En 2009, la controverse sur la garde à vue continue alimenté par deux « sources » : un usage abusif de la garde à vue par les forces de l'ordre (garde à vue pour « outrage », garde à vue à l'encontre de simples témoins et par des accusations de non conformité de la garde à vue face à la Convention européenne des droits de l'homme. En effet, par une décision en date du 27 novembre 2008, la Cour européenne des droits de l'homme a condamné la Turquie pour violation de l'article 6 de la Convention, en n'offrant pas au gardé à vue la possibilité d'obtenir l'assistance d'un avocat durant son interrogatoire. Selon le bâtonnier de l'Ordre des avocats de Paris, il est possible de s'appuyer sur cette décision pour annuler nombre de procédures en France, beaucoup de gardes à vue se passant dans des conditions réprouvées par cet arrêt, notamment avec des interrogatoires réalisés en l'absence de l'avocat du gardé à vue. Cette analyse juridique est cependant contestée par la Chancellerie (Ministère de la Justice ou Garde des Sceaux) qui explique que l'article 63-4 du Code de procédure pénale prévoit le droit pour le gardé à vue de s'entretenir avec un avocat, et que l'absence effective de ce dernier durant les premières heures de la garde à vue est due à des motifs matériels (le temps, pour l'avocat, de se rendre sur place, par exemple). Le 28 janvier 2010, le tribunal correctionnel de Paris annule pourtant cinq gardes à vue en raison de l'absence d'avocat durant les interrogatoires (cette absence, selon le tribunal, compromettant les « droits de la défense » dont le respect est exigé par l'article 6 de la Convention), et en se basant sur l'arrêt précité de la Cour européenne des droits de l'homme.

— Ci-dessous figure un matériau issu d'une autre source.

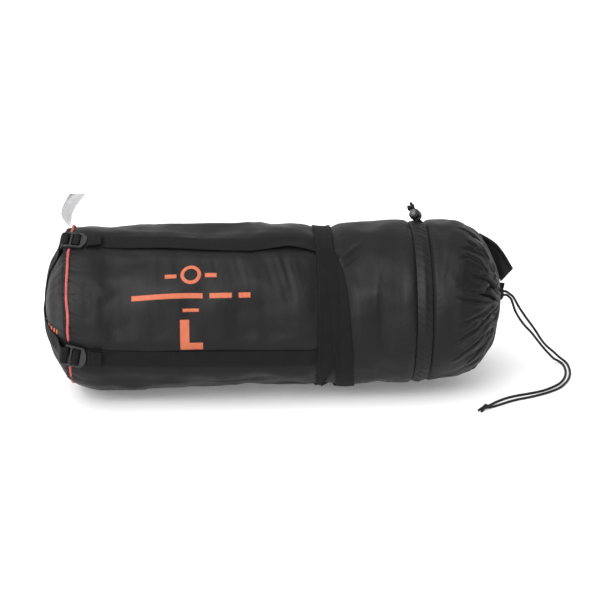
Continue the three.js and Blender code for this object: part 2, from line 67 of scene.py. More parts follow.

Le 13 janvier 2010, les sénateurs verts, soutenues par les sénateurs socialistes, déposent une proposition de loi portant réforme sur la garde à vue.
Le 1er mars 2010, lors d’une audience de comparutions immédiates, les avocats ont profité de la réforme du Conseil constitutionnel, en vigueur depuis ce même jour, pour utiliser une nouvelle procédure destinée à contrecarrer l'avant-projet de loi concernant la garde à vue sans leur assistance.
La publication de cet ouvrage était donc nécessaire afin de dénoncer ce scandale.